I'll tell you how this works.
Manoah Marton


----------



## Jowlz (Dec 19, 2008)

I followed Prov's advice and formula. I went fishless. After 2 weeks I added 12 fish. After 8 weeks I have fry present in the tank. The fishless cycle works like a charm. You really should consider going that route. If I had used fish, I highly doubt I would have the conditions I have now.


----------



## Manoah Marton (Feb 17, 2009)

Well by a 'few days' I ment about a week.


----------



## Manoah Marton (Feb 17, 2009)

Actually, you guys convinced me. I'm going to cycle my tank (fishless) for about 6 weeks, then start adding my fish.


----------



## prov356 (Sep 20, 2006)

Manoah Marton said:


> Actually, you guys convinced me. I'm going to cycle my tank (fishless) for about 6 weeks, then start adding my fish.

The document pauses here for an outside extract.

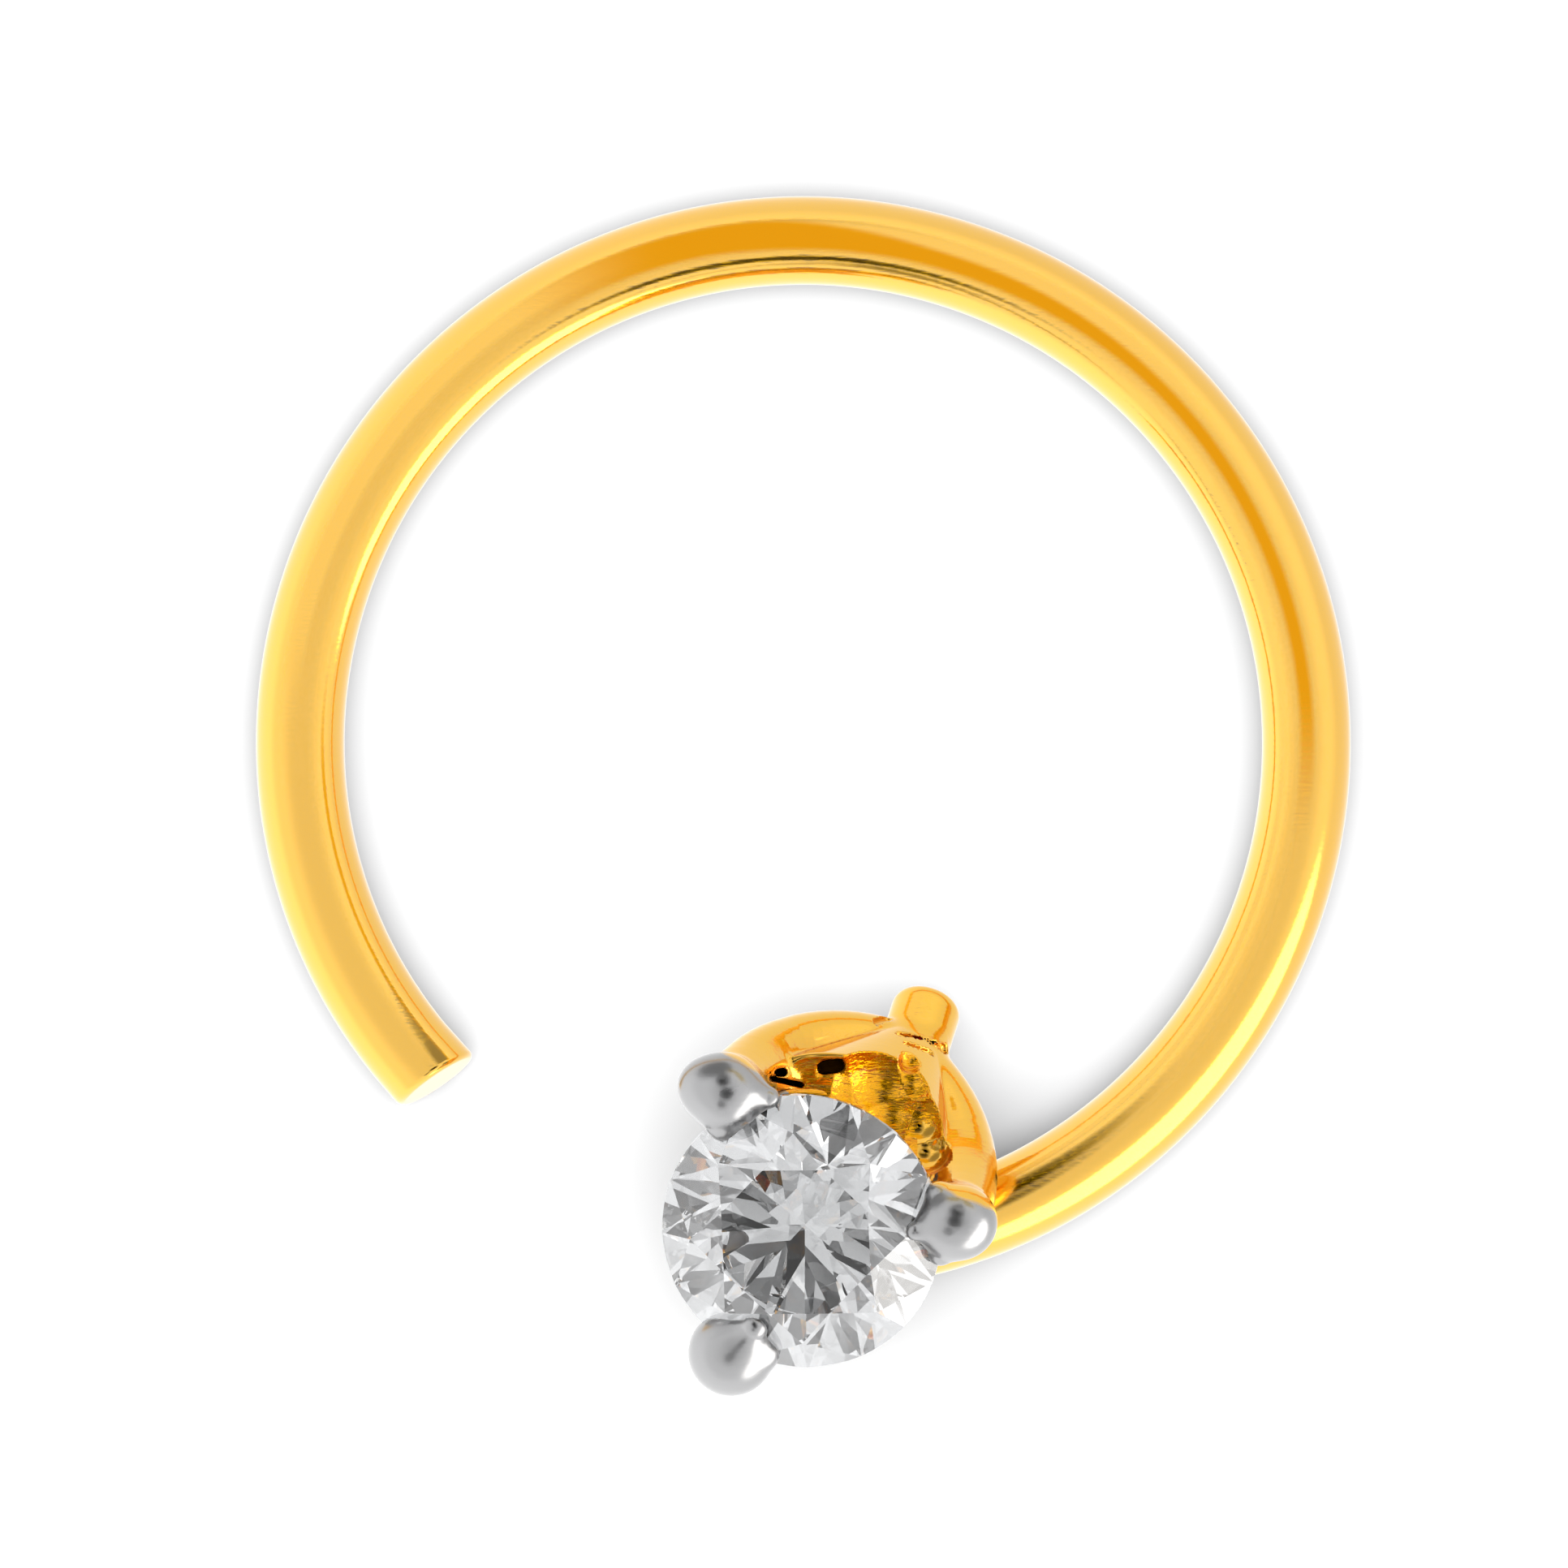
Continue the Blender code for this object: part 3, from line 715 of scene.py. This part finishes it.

If you use the media from an established tank's filter, it should take less than 2 weeks.


----------



## Manoah Marton (Feb 17, 2009)

Someone made me a bet (with money) that I couldn't have my tank setup with no fish for six weeks. I took it so, I'm going to play it really safe wiht my tank.
Someone said to throw a whole shrimp in my cycling tank? Should I do that?
Thanks,
Manoah


----------



## prov356 (Sep 20, 2006)

> Someone said to throw a whole shrimp in my cycling tank? Should I do that?


Cycling has been done that way, but I prefer to use ammonia, since it's easier to have control over the 
process.


----------



## Manoah Marton (Feb 17, 2009)

I'm just going to throw a big o'le shrimp in there.
Manoah Marton


----------